Para entender la importancia del concepto de sacrificio en las antiguas culturas mesoamericanas, hay que tener en cuenta que éste no se refería únicamente a la matanza ritual de niños, cautivos, etc., sino que incluía también otras manifestaciones como los sacrificios de animales o de objetos, o el autosacrificio. Por autosacrificio entendemos, en este contexto, un ritual en el que el propio sujeto se causaba daño voluntariamente a sí mismo como ofrenda a la divinidad. Entre los mexicas o aztecas, la práctica del autosacrificio estaba muy extendida en toda la población, y a los niños se les enseñaba a realizarlo desde la escuela. Se llevaba a cabo haciéndose cortes o perforaciones en ciertas partes del cuerpo (los lóbulos de las orejas, los labios, la lengua, el pene…) con navajas de obsidiana, espinas de maguey (pita) o punzones de hueso; dichos objetos, una vez ensangrentados, se envolvían en bolas de heno que se ofrecían a los dioses. Un ritual maya de autosacrificio que tenemos documentado en espléndidos relieves escultóricos consistía en perforarse la lengua para luego hacer pasar por el agujero una cuerda, que además podía estar recubierta de espinas o de fragmentos cortantes de obsidiana.
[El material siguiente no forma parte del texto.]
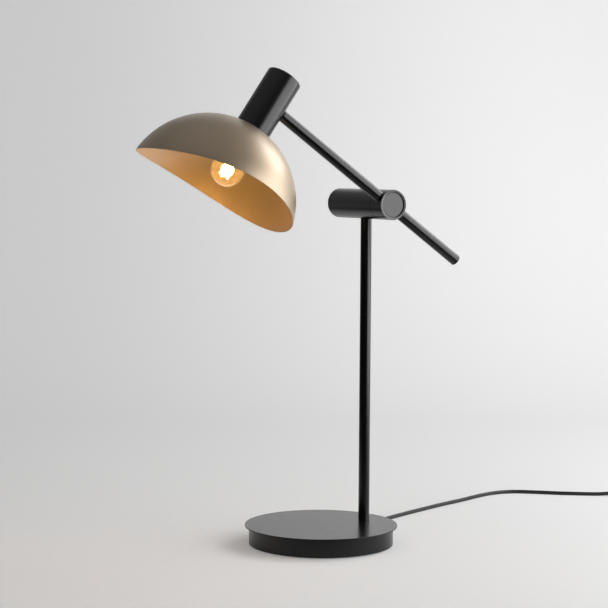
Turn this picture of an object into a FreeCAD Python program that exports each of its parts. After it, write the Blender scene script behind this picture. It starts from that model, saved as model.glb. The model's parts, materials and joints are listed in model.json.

«Bendito sea el dolor. Amado sea el dolor. Santificado sea el dolor… ¡Glorificado sea el dolor!» «Trata a tu cuerpo con caridad, pero no con más caridad que la que se emplea con un enemigo traidor.» «Ningún ideal se hace realidad sin sacrificio. Niégate. ¡Es tan hermoso ser víctima!» Aunque pueda parecer que estas máximas no estarían fuera de lugar en un texto sagrado de los antiguos mayas o aztecas sobre el autosacrificio, en realidad provienen del libro más conocido del fundador del Opus Dei y hoy santo de la Iglesia Católica, Camino. Y es que las nociones de sacrificio y autosacrificio no son en absoluto extrañas a la religión que, merced a las armas de los conquistadores, reemplazó en Mesoamérica a la de los indígenas a partir del siglo XVI.

La religión cristiana, como es sabido, se basa en la historia del personaje bíblico llamado Jesús de Nazaret o Jesucristo, cuya supuesta ejecución por crucifixión es interpretada por el cristianismo como un sacrificio voluntariamente asumido: como un autosacrificio total. No es pues extraño que el autosacrificio, bajo nombres como mortificación de la carne, ascetismo, negación de sí mismo, etc., haya gozado desde la antigüedad de gran prestigio en el mundo cristiano, como medio para combatir las tentaciones de la carne y, sobre todo, para compartir de algún modo el sufrimiento de la pasión y muerte de Jesús. Aún hoy el uso de instrumentos de automortificación como el cilicio o el látigo es de rigor en ciertos ámbitos católicos, como por ejemplo dentro del Opus Dei.

Pero el concepto de autosacrificio no se limita en el catolicismo a infligirse dolor físico de vez en cuando, sino que va mucho más allá. “Un número apreciable de hombres y mujeres presentan tendencias homosexuales instintivas. (…) Estas personas están llamadas a realizar la voluntad de Dios en su vida, y, si son cristianas, a unir al sacrificio de la cruz del Señor las dificultades que pueden encontrar a causa de su condición. Las personas homosexuales están llamadas a la castidad (…), pueden y deben acercarse gradual y resueltamente a la perfección cristiana.” Con estas palabras, el catecismo oficial de la Iglesia Católica exige a sus fieles con tendencias homosexuales que renuncien por completo a desarrollar su dimensión afectivosexual, para así unirse mágicamente a Jesús en su tortura y ejecución y aproximarse a una supuesta perfección cristiana. Por atroces y dañinas que puedan resultarnos las prácticas de autosacrificio propias de la religión mesoamericana precolombina, podemos preguntarnos si no lo es todavía más empujar a los miembros de una minoría estigmatizada –especialmente por las prédicas de religiones como la católica– a automutilarse psicológica y vitalmente de ese modo; si no es aún mayor el sufrimiento que con ello se causa, innecesariamente, a un enorme número de seres humanos.